# Our New Puppy



## cubbysan (Mar 13, 2007)

He is cute. is he a Lhasa Apso? 

...and Congrats on the wedding!


----------



## Cathy's Gunner (Dec 4, 2008)

Such an adorable face!


----------



## Ninde'Gold (Oct 21, 2006)

He's a Jack Russell/Shih-Tzu/Cocker Spaniel/Toy Poodle mutt LOL. 

I think he's gonna be a mischievous little bugger!


----------



## cubbysan (Mar 13, 2007)

Ninde'Gold said:


> He's a Jack Russell/Shih-Tzu/Cocker Spaniel/Toy Poodle mutt LOL.
> 
> I think he's gonna be a mischievous little bugger!


Oh wow! You are going to have your hands full!


----------



## Ninde'Gold (Oct 21, 2006)

He's a quick little guy! He was laying under my chair outside and DH was like "Where's the little one?" I said "He's underneath me, why?" and DH was like "No he's not.... he's over there" and I turned around and he was like 30 feet away already trotting away to explore haha.


----------



## maryt (Jun 22, 2012)

So cute, just adorable! Enjoy!


----------



## OutWest (Oct 6, 2011)

Ninde'Gold said:


> He's a Jack Russell/Shih-Tzu/Cocker Spaniel/Toy Poodle mutt LOL.
> 
> I think he's gonna be a mischievous little bugger!
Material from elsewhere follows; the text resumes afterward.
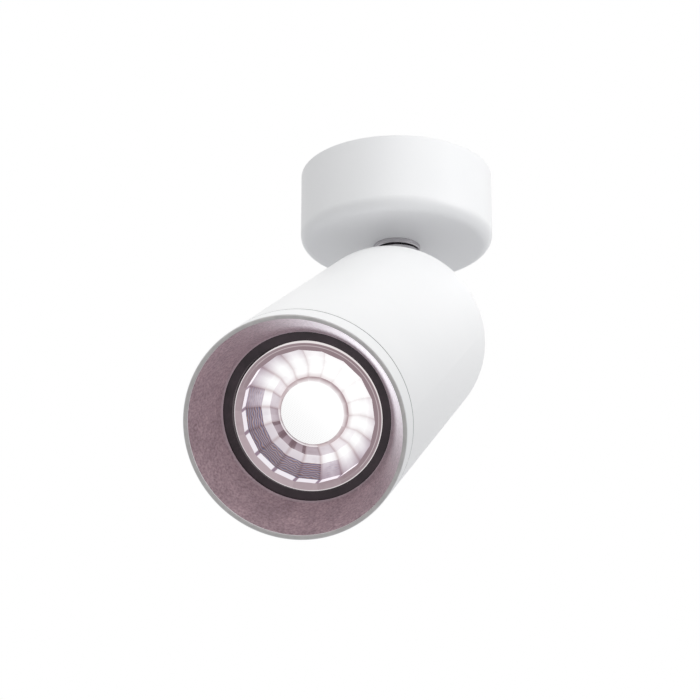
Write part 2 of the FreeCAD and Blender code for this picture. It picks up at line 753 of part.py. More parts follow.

I think you're right! He already has a naughty gleam in his eye!


----------



## Nyahsmommy (Jul 23, 2011)

Gah!!! He is so adorable and sounds mischievous already lol. I'm sure the other dogs will warm up to him in a few weeks.

P.s. where are the cute kitten pics??


----------



## CAROLINA MOM (May 12, 2009)

He's so adorable, congratulations!


----------



## Ninde'Gold (Oct 21, 2006)

Thanks!! Took all 3 dogs to get their shots today, and Puccis 5.5lbs! Tucker needs to go back on his diet as he tipped the scales at 95lbs! Reece is a healthy 63lbs. 

The dogs enjoyed lots of free liver treats and a free nail trim, too!


----------



## Wendy427 (Apr 4, 2009)

awww what a sweetie-pie!


----------



## nolefan (Nov 6, 2009)

Wow, what a cutie!!! It must be fun to have a little guy you can just scoop up and tuck under your arm. We will definitely need update photos! ANd I love the name!


----------



## Ninde'Gold (Oct 21, 2006)

I'm trying not to pick him up a whole lot. I don't want him to expect it all the time. I'd like him to act like a dog LOL


----------



## Wyatt's mommy (Feb 25, 2011)

Ahh what a cutie! Adorable face!


----------



## Deber (Aug 23, 2011)

I have a house full of little ones and know your new boy will keep you on your toes. Toy dogs have huge egos and mine all rule the house including the goldens. Have fun with your new baby. He is sure a doll.


----------



## Ninde'Gold (Oct 21, 2006)

He sure is a handful already! But he's proving to be a smartie pants.

Today I was on the phone with my mom and not paying much attention (totally my fault) and he had a little pee on the couch, so he started nudging the blanket with his head trying to cover it up! LOL ! 

Here's a couple more pictures!


----------



## OnMyWay2MyDreams (Feb 13, 2011)

He's adorable! He reminds me of my shih tzu I had..he was so ornery..looks like your will/is too!


----------